Since the MXA gang is motocross-minded, we also rode the YZ450FX on the motocross track. It handled most track obstacles fine, but it was heavy in the air. If we had to rate Yamaha’s three new offroad entries by their overall usability as both a trail bike and motocross bike, we’d pick the YZ250X two-stroke as a slam-dunk machine. It is light, agile and blessed with the ability to be ridden offroad or raced in motocross. It’s a great bike, but hampered a little on a motocross track by the gap between third and fourth gears. The YZ250FX is second overall. It benefits from a detuned version of the YZ250F’s brilliant powerband but suffers on a motocross track because of its wide-ratio gearbox and tall seat height (to make room for the electric starter’s battery box). While that leaves the all-new YZ450FX third in the Yamaha cavalcade of offroad models, we still think that it represents a viable option for offroad racers looking for a 450 with awesome suspension, usable power and refined handling.
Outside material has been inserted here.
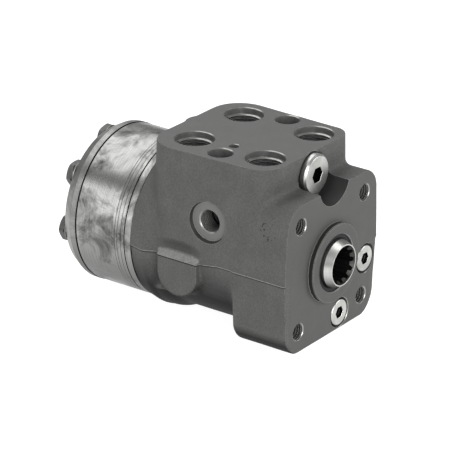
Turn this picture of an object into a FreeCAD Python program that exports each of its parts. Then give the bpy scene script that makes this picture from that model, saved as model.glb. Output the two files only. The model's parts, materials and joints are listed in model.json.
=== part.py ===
import FreeCAD, Part
import math
import os

# Orbital steering unit. Millimetres. The spool axis lies along Y, the column face is the plane
# y = 0 and looks towards -Y, the ports open towards +Z and the small sensing port towards -X.
# The origin is the centre of the four column screws on the column face.

# Column mount
mount_circle = 82.5
mount_core_r = 4.25
mount_depth = 16.0
mount_edge = 0.45

# Front flange of the casting
flange_length = 34.0
flange_corner_r = 12.0
flange_edge_round = 1.2
casting_draft = 3.3

# Pilot boss
pilot_r = 21.5
pilot_height = 3.0
pilot_edge = 0.5

# Port block
block_top = 57.5
block_front = 13.8
block_rear_step = 5.9
block_left_front = 38.6
block_left_rear = 41.4
block_right_front = 36.8
block_right_rear = 39.0
block_left_limit = 42.3
block_nose_corner_r = 12.0
block_corner_r = 9.0
block_rear_corner_r = 18.0
block_edge = 0.4
rear_rib_r = 9.0
rear_rib_stand = 1.4
rear_rib_foot = 2.0

# Barrel and rear collar
housing_length = 96.9
barrel_r = 41.7
collar_length = 15.9
collar_foot_round = 5.0
crown_inset = 9.4
collar_crown_r = 45.9
crown_round = 4.0
gear_set_r = 43.5
belly_lead = 8.5
belly_slope = 5.0
belly_r = 44.8
belly_round = 3.0

# Side lugs
lug_y = 66.75
lug_half = 12.75
lug_top = -1.5
lug_bottom = -22.5
lug_face = 44.5
lug_flare = 2.5
lug_sink = 12.0
lug_corner_r = 1.5
lug_ledge = 2.6

# Notch in front of the relief plug
notch_r = 14.0
notch_x = 0.7
notch_z = 45.3

# Main ports in the top face
port_x = 22.0
port_front_y = 27.8
port_rear_y = 72.2
port_core_r = 9.3
port_sink_r = 10.5
port_sink_depth = 3.5
port_depth = 17.0
passage_r = 4.0
passage_across = 0.6
passage_up = 0.75

# Screw holes and dowel hole of the top face
block_screw_x = 30.07
block_screw_y = 50.0
block_screw_r = 6.5
block_screw_depth = 22.0
hole_edge = 0.45
dowel_x = -18.1
dowel_r = 2.7
dowel_depth = 8.0

# Sensing port in the left side
sense_y = 49.0
sense_z = 23.1
sense_floor = 40.0
sense_floor_r = 10.5
sense_rim_r = 12.1
sense_core_r = 5.9
sense_depth = 12.0
sense_step_r = 4.5
sense_step_depth = 17.0
orifice_r = 2.0

# Main bore
bore_r = 20.0
bore_groove_r = 22.8
bore_groove_width = 5.0
bore_groove_ys = (42.0, 54.0, 66.0, 78.0)
running = 0.03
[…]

But, it wouldn’t be a viable choice as a motocross race bike because of its weight. The YZ450F motocross bike is heavy at 238 pounds, the 247-pound YZ450FX is really heavy.

Yamaha deserves credit for fighting back against KTM’s dominance—and these three bikes will most likely open up riding possibilities to new clientele, which could translate into more people riding, racing and having fun.